Independence National Historical Park

National Park News

Over 100 scholars, students and museum professionals came together on February 25th to attend a symposium entitled “American Slavery: Bringing Wider Perspectives to Museum Interpretation.”

Sponsored jointly by Independence National Historical Park, the African American Museum in Philadelphia and the Friends of Independence, the symposium brought together an extraordinary group of talented artists, noted historians, teachers and successful managers of historic sites to generate conversation and new ideas about how slavery has been -- and could be -- interpreted at museums.

Dr. Emma Lapsansky, professor emerita from Haverford College, launched the first morning panel, a vigorous discussion about museums and ways in which museum professionals can explore and share new discoveries and new perspectives in history. The panelists were Mary V. Thompson, research historian for Mount Vernon Estate & Gardens; Louise Mirrer, president and CEO of the New York Historical Society; and Ivan Henderson, curator of education and public programming for the African American Museum in Philadelphia.  

In the morning’s second panel, David Young, executive director of “Cliveden,” a site owned by the National Trust for Historic Preservation, moderated a compelling discussion about presenting stories and engaging communities.
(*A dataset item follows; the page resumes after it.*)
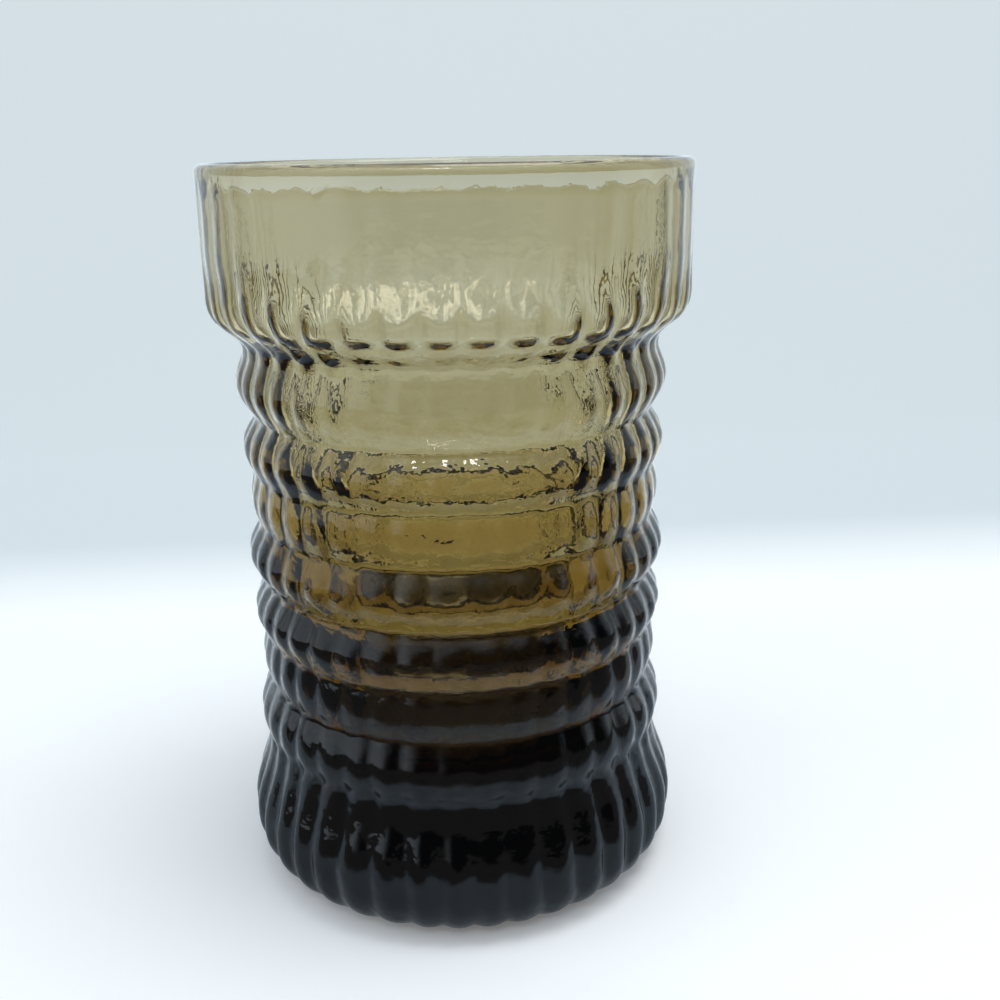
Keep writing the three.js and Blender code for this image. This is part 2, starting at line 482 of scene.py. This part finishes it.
def build_glass_tree(material):
    tree = bpy.data.node_groups.new("Blown glass body", "GeometryNodeTree")
    size = add_sizes(tree)
    tree.interface.new_socket("Geometry", in_out="OUTPUT", socket_type="NodeSocketGeometry")

    # Where a point of a grid lies: its share of the way along the outline, and its angle round
    position = tree.nodes.new("GeometryNodeInputPosition").outputs[0]
    place = add_node(tree, "ShaderNodeSeparateXYZ", Vector=position)
    along = Field(tree, place.outputs["Y"]) + 0.5
    angle = Field(tree, place.outputs["X"]) * math.tau

    # The outside, from the table up to the rim, and the inside back down to the middle of the floor
    rim_round = size["Rim wall"] * 0.5
    rim_level = size["Height"] - rim_round
    neck = ring_stack(size)[-1]
    shoulder_level = neck + size["Shoulder height"] * SHOULDER_ROWS_SHARE
    bead_level = size["Height"] - size["Bead height"]
    corner_level = size["Floor thickness"] + size["Floor corner"]
    levels = (0.0, size["Foot height"], neck, shoulder_level, rim_level)
    level = level_along(along, levels, OUTSIDE_STEPS.values())
    wall = outside_wall(level, wandering(tree, angle, level), size)
    sheets = [add_strip(tree, sum(OUTSIDE_STEPS.values()), wall, level, angle)]
    levels = (rim_level, bead_level, shoulder_level, neck, corner_level, size["Floor thickness"])
    level = level_along(along, levels, INSIDE_STEPS.values())
    wall = inside_wall(level, wandering(tree, angle, level), size)
    sheets.append(add_strip(tree, sum(INSIDE_STEPS.values()), wall, level, angle))

    # The rim turns over in a half circle
    turn = along * math.pi
    rim_radius = size["Cup radius"] - rim_round + rim_round * turn.cosine()
    sheets.append(add_strip(tree, RIM_STEPS, rim_radius, rim_level + rim_round * turn.sine(), angle))

    # The underside rises a little inside the flat standing ring
    stand_edge = size["Stand radius"] - size["Stand width"]
    stand_valley = valley_share(wandering(tree, angle, angle * 0))
    stand_outer = size["Stand radius"] - size["Stand flute depth"] * stand_valley
    inner_share = share_between(along, 0.0, STAND_INSIDE_SHARE)
    outer_share = share_between(along, STAND_INSIDE_SHARE, 1.0)
    under_radius = stand_edge * inner_share + (stand_outer - stand_edge) * outer_share
    lift = 1 - ease(share_between(inner_share, UNDERSIDE_EDGE_SHARE, 1.0))
    sheets.append(add_strip(tree, UNDERSIDE_STEPS, under_radius, size["Underside rise"] * lift, angle))

    joined = tree.nodes.new("GeometryNodeJoinGeometry")
    for sheet in sheets:
        tree.links.new(sheet, joined.inputs[0])
    merged = add_node(
        tree,
        "GeometryNodeMergeByDistance",
        Geometry=joined.outputs[0],
        Distance=MERGE_DISTANCE * MM,
    )

    # Hot glass never sets quite even: long shallow ripples, deeper inside than outside
    moved_position = tree.nodes.new("GeometryNodeInputPosition").outputs[0]
    spot = add_node(tree, "ShaderNodeSeparateXYZ", Vector=moved_position)
    x, y, z = (Field(tree, spot.outputs[axis]) / MM for axis in "XYZ")
    from_axis = (x * x + y * y).root()
    skin = outside_radius(z, size) - size["Ring flute depth"]
    is_inside = (skin - from_axis).at_least(0).at_most(1)
    is_wall = share_between(z, size["Height"], size["Height"] - size["Bead height"])
    is_up = share_between(z, size["Underside rise"], size["Floor thickness"] * RIPPLES_START_SHARE)
    ripple = noise(tree, vector(tree, x, y, z * RIPPLE_STRETCH), RIPPLE_SCALE, RIPPLE_DETAIL)
    faint_above = size["Height"] * RIPPLES_FAINT_ABOVE_SHARE
    full_below = size["Height"] * RIPPLES_FULL_BELOW_SHARE
    is_low = CUP_RIPPLE_SHARE + share_between(z, faint_above, full_below) * (1 - CUP_RIPPLE_SHARE)
    towards_uneven = (x * math.sin(UNEVEN_SIDE) - y * math.cos(UNEVEN_SIDE)) / from_axis.at_least(1)
    unevenness = 1 + towards_uneven.at_least(0) ** UNEVEN_CURVE
    inside_push = ripple * size["Inside ripple"] * is_inside * is_low * unevenness
    outside_push = (ripple - RIPPLE_INSET) * size["Outside ripple"] * (1 - is_inside) * unevenness
    push = (inside_push + outside_push) * is_wall * is_up * MM
    normal = tree.nodes.new("GeometryNodeInputNormal")
    offset = add_node(tree, "ShaderNodeVectorMath", {"operation": "SCALE"}, Scale=push)
    tree.links.new(normal.outputs[0], offset.inputs[0])
    rippled = add_node(tree, "GeometryNodeSetPosition", Geometry=merged.outputs[0], Offset=offset.outputs[0])

    smooth = add_node(tree, "GeometryNodeSetShadeSmooth", Geometry=rippled.outputs[0])
    real = add_node(tree, "GeometryNodeRealizeInstances", Geometry=smooth.outputs[0])
    dressed = add_node(tree, "GeometryNodeSetMaterial", Geometry=real.outputs[0], Material=material)
    group_out = tree.nodes.new("NodeGroupOutput")
    tree.links.new(dressed.outputs[0], group_out.inputs[0])
    return tree


def make_glass(material):
    """Runs the tree with the glass's sizes and returns its result as a plain mesh object."""
    tree = build_glass_tree(material)
    maker = bpy.data.objects.new("glass_maker", bpy.data.meshes.new("glass_maker"))
    bpy.context.scene.collection.objects.link(maker)
    modifier = maker.modifiers.new("Blown glass body", "NODES")
    modifier.node_group = tree
    values = dict(GLASS_SIZES)
    for ring, sizes in RING_SIZES.items():
        for part, value in zip(RING_PARTS, sizes):
            values[f"{ring} {part}"] = value
    for item in tree.interface.items_tree:
        if item.in_out == "INPUT":
            modifier[item.identifier] = float(values[item.name])
    evaluated = maker.evaluated_get(bpy.context.evaluated_depsgraph_get())
    mesh = bpy.data.meshes.new_from_object(evaluated)
    mesh.name = "tumbler_body"
    glass = bpy.data.objects.new("tumbler_body", mesh)
    bpy.context.scene.collection.objects.link(glass)
    maker.modifiers.remove(modifier)
    bpy.data.objects.remove(maker)
    return glass


def new_material(name):
    material = bpy.data.materials.new(name)
    material.use_nodes = True
    material.node_tree.nodes.clear()
    return material, material.node_tree


def make_smoked_glass():
    """Clear smoke-coloured glass, with small dimples in its skin that grow faint up the cup."""
    material, tree = new_material("smoked_glass")
    coordinates = tree.nodes.new("ShaderNodeTexCoord").outputs["Object"]
    level = Field(tree, add_node(tree, "ShaderNodeSeparateXYZ", Vector=coordinates).outputs["Z"]) / MM
    faintness = share_between(level, DIMPLES_FULL_BELOW, DIMPLES_FAINT_ABOVE)
    dimples = noise(tree, coordinates, 1 / (DIMPLE_WIDTH * MM), DIMPLE_DETAIL)
    dimples = dimples * mix(1, CUP_DIMPLE_SHARE, faintness)
    bump = add_node(tree, "ShaderNodeBump", Strength=1.0, Distance=DIMPLE_DEPTH * MM, Height=dimples)
    shader = add_node(
        tree,
        "ShaderNodeBsdfPrincipled",
        Base_Color=(1.0, 1.0, 1.0, 1.0),
        Roughness=0.0,
        IOR=GLASS_IOR,
        Transmission_Weight=1.0,
        Normal=bump.outputs[0],
    )
    smoke = add_node(
        tree,
        "ShaderNodeVolumeAbsorption",
        Color=(*ABSORPTION_COLOUR, 1.0),
        Density=float(ABSORPTION_DENSITY),
    )
    output = tree.nodes.new("ShaderNodeOutputMaterial")
    tree.links.new(shader.outputs[0], output.inputs["Surface"])
    tree.links.new(smoke.outputs[0], output.inputs["Volume"])
    return material


# The stage: a pale sheet that runs back from the glass and curves up behind it


def make_stage(material):
    outline = [(-STAGE_FRONT, 0.0)]
    for step in range(SWEEP_STEPS + 1):
        turn = math.pi / 2 * step / SWEEP_STEPS
        depth = SWEEP_START + SWEEP_RADIUS * math.sin(turn)
        outline.append((depth, SWEEP_RADIUS * (1 - math.cos(turn))))
    outline.append((SWEEP_START + SWEEP_RADIUS, STAGE_HEIGHT))
    points = []
    for depth, level in outline:
        for side in (-STAGE_HALF_WIDTH, STAGE_HALF_WIDTH):
            points.append((side, depth, level - FLOOR_CLEARANCE))
    faces = [(row, row + 1, row + 3, row + 2) for row in range(0, len(points) - 2, 2)]
    mesh = bpy.data.meshes.new("pale_sweep")
    mesh.from_pydata(points, [], faces)
    mesh.shade_smooth()
    mesh.materials.append(material)
    sweep = bpy.data.objects.new("pale_sweep", mesh)
    bpy.context.scene.collection.objects.link(sweep)


def make_pale_sheet():
    """Pale sheet: plain diffuse, plus its own light where the camera sees it, straight or through glass.
    Reflections and bounced light see it in painted shade: darker, and darkest away from the glass, as in a
    room with one lit table."""
    material, tree = new_material("pale_sheet")
    coordinates = tree.nodes.new("ShaderNodeTexCoord")
    place = add_node(tree, "ShaderNodeSeparateXYZ", Vector=coordinates.outputs["Object"])
    x, y, z = (Field(tree, place.outputs[axis]) for axis in "XYZ")
    plain = make_ramp(tree, z / SHEET_RAMP_HEIGHT, SHEET_COLOURS)
    glow = make_ramp(tree, z / SHEET_RAMP_HEIGHT, BACKDROP_GLOW)
    # Painted shade: reflections and bounced light see the sheet darker towards the front and the sides,
    # standing in for the dim room there; camera and transmission rays get the plain colour
    reach = x.work("ABSOLUTE", x) * PAINTED_SHADE_SIDE_SHARE - y
    painted_reflection_shade = make_ramp(tree, reach / PAINTED_SHADE_REACH, PAINTED_REFLECTION_SHADE_COLOURS)
    light_path = tree.nodes.new("ShaderNodeLightPath")
    direct = Field(tree, light_path.outputs["Is Camera Ray"]) + light_path.outputs["Is Transmission Ray"]
    direct = direct.at_most(1)
    seen = (direct + light_path.outputs["Is Glossy Ray"]).at_most(1)
    colour = add_node(tree, "ShaderNodeMix", {"data_type": "RGBA"})
    sockets = (colour.inputs[0], colour.inputs[6], colour.inputs[7])
    for socket, value in zip(sockets, (direct, painted_reflection_shade, plain)):
        feed(tree, socket, value)
    diffuse = add_node(tree, "ShaderNodeBsdfDiffuse", Color=colour.outputs[2])
    own_light = add_node(tree, "ShaderNodeEmission", Color=glow, Strength=seen)
    both = tree.nodes.new("ShaderNodeAddShader")
    tree.links.new(diffuse.outputs[0], both.inputs[0])
    tree.links.new(own_light.outputs[0], both.inputs[1])
    output = tree.nodes.new("ShaderNodeOutputMaterial")
    tree.links.new(both.outputs[0], output.inputs["Surface"])
    return material


def make_ramp(tree, share, stops):
    """A colour ramp with the stops given as a place from 0 to 1 and a colour."""
    node = add_node(tree, "ShaderNodeValToRGB", Fac=share)
    ramp = node.color_ramp
    while len(ramp.elements) < len(stops):
        ramp.elements.new(1.0)
    for element, (place, colour) in zip(ramp.elements, stops):
        element.position = place
        element.color = (*colour, 1.0)
    return node.outputs[0]


def smooth_step(value, start, end):
    """Rises smoothly from 0 to 1 as the value goes from start to end."""
    return ease(share_between(value, start, end))


def make_world():
    """A room: dark in front and at the sides up to a good height, pale above and behind."""
    world = bpy.data.worlds.new("pale_room")
    world.use_nodes = True
    tree = world.node_tree
    direction = tree.nodes.new("ShaderNodeTexCoord").outputs["Generated"]
    split = add_node(tree, "ShaderNodeSeparateXYZ", Vector=direction)
    x, y, z = (Field(tree, split.outputs[axis]) for axis in "XYZ")
    in_front = smooth_step(x * ROOM_DARK_RIGHT - y * ROOM_DARK_FRONT, *ROOM_DARK_EDGE)
    above = smooth_step(z, *ROOM_PALE_ABOVE)
    open_share = 1 - in_front * (1 - above)
    shades = add_node(tree, "ShaderNodeMix", {"data_type": "RGBA"})
    feed(tree, shades.inputs[0], open_share)
    shades.inputs[6].default_value = (*ROOM_LOW, 1.0)
    shades.inputs[7].default_value = (*ROOM_HIGH, 1.0)
    feed(tree, tree.nodes["Background"].inputs["Color"], shades.outputs[2])
    bpy.context.scene.world = world


def add_lamp(name, place, target, size, power):
    lamp = bpy.data.lights.new(name, "AREA")
    lamp.shape = "RECTANGLE"
    lamp.size, lamp.size_y = size
    lamp.energy = power
    holder = bpy.data.objects.new(name, lamp)
    holder.location = place
    holder.rotation_euler = (Vector(target) - Vector(place)).to_track_quat("-Z", "Y").to_euler()
    bpy.context.scene.collection.objects.link(holder)


def make_camera():
    camera = bpy.data.objects.new("camera", bpy.data.cameras.new("camera"))
    camera.data.lens = CAMERA_LENS
    camera.data.clip_start = CAMERA_CLIP_START
    heading = Matrix.Rotation(CAMERA_TURN - CAMERA_AIM_RIGHT, 4, "Z")
    tilt = Matrix.Rotation(math.pi / 2 - CAMERA_AIM_DOWN, 4, "X")
    roll = Matrix.Rotation(CAMERA_ROLL, 4, "Z")
    across = CAMERA_DISTANCE * math.sin(CAMERA_TURN)
    back = -CAMERA_DISTANCE * math.cos(CAMERA_TURN)
    camera.matrix_world = Matrix.Translation((across, back, CAMERA_HEIGHT)) @ heading @ tilt @ roll
    bpy.context.scene.collection.objects.link(camera)
    bpy.context.scene.camera = camera


make_camera()
glass = make_glass(make_smoked_glass())
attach(glass, "root")
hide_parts("tumbler_glass")

make_stage(make_pale_sheet())
make_world()
for name, settings in LAMPS.items():
    add_lamp(name, *settings)
bpy.context.scene.view_settings.view_transform = "Standard"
Panelists for this lively debate were Louis Massiah, executive director of Scribe Video; Lorene Cary, author and founder and director of Art Sanctuary; Christy Coleman, president of The Civil War Museum at Historic Tredegar; and Gay Vietzke, deputy regional director for park operations for Northeast Region and the former superintendent of Hampton NHS.

After an opportunity for participants to visit The President’s House, lunch was enjoyed by all at Independence Visitor Center. Discussion was further encouraged by the keynote address given by Lonnie G. Bunch III, director of the National Museum of African American History and Culture.  Symposium participants provided positive feedback and the organizers are already planning a follow-up gathering to continue the discussions next year.